SucCess

Bùi Hải Thanh
(thanhbh)

New Member
A man was walking along the street when he saw a ladder going into the clouds. As any of us would do, he climbed the ladder. He reached a cloud, upon which sat a rather plump and very ugly woman. "Screw me or climb the ladder to success," she said.

No contest, thought the man, so he climbed the ladder to the next cloud. On this cloud was a slightly thinner woman, who was slightly easier on the eye. "Screw me hard or climb the ladder to success," she said.

"Well," thought the man, "might as well carry on."

On the next cloud was an even more attractive lady who, this time, was quite attractive. "Screw me now or climb the ladder to success," she uttered.

As he turned her down and went on up the ladder, the man thought to himself that this was getting better the further he went. On the next cloud was an absolute beauty. Slim, attractive, the lot. "Screw me here and now or climb the ladder to success," she flirted.

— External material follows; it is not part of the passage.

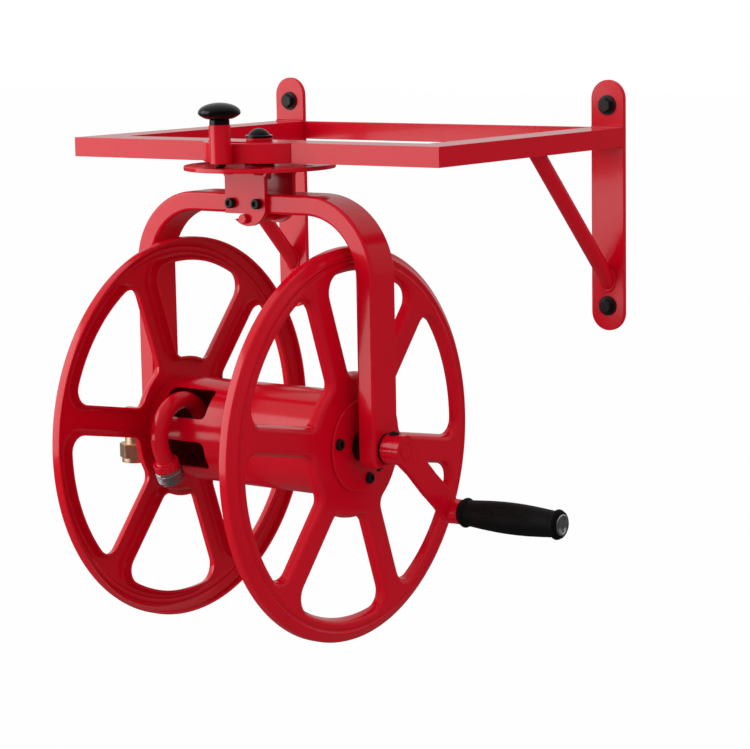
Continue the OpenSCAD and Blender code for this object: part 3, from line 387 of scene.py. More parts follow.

Unable to imagine what could be waiting, and being a gambling man, he decided to climb again. When he reached the next cloud, there was a 400 pound ugly man, arm pit hair showing, flies buzzing around his head.

"Who are you?" the man asked.

"Hello" said the ugly fat man, "I'm Cess!"
 
Truyện hay thế này mà ko ai khen một câu nhảy.
 
Em Hien Hoa này tuổi còn nhỏ mà chí không nhỏ, kinh thật. Chuyện bậy bạ phết mà cũng khen. Thế thì ra đọc mấy chuyện anh Tống Tuấn viết thì còn hay nữa :D
 
Nhưng chuyện này chưa đọc bao giờ, mấy truyện của anh Tuấn đọc hết rồi..:D:D:D
Công nhận hay thật
 
How about, "Life sucks when your wife dosent?"
Chú thích: không phải em nghĩ ra đâu đấy nhá, đấy là sig của bác nào ấy.
 
The High-Tech Milking Machine


A farmer ordered a high-tech milking machine.

Since the equipment arrived when his wife was out of town, he decided to test it on himself first. So, he inserted his penis into the equipment, turned the switch on and everything else was automatic!

Soon, he realized that the equipment provided him with as much pleasure as his wife did. When the fun was over, though, he quickly realized that he couldn't remove the instrument from his penis, and his discomfort was quickly building.

He read the manual but didn't find any useful information. He tried every button on the instrument, but still without success.

Finally, the farmer decided to call the supplier's Customer Service Hot Line. "Hello, I just bought a milking machine from your company. It works fantastically, but how do I remove it from the cow's udder? I -- I mean the cow seems to be in a lot of pain."

"Don't worry," replied the customer service rep, "the machine was programmed to release automatically once it's collected two gallons of milk."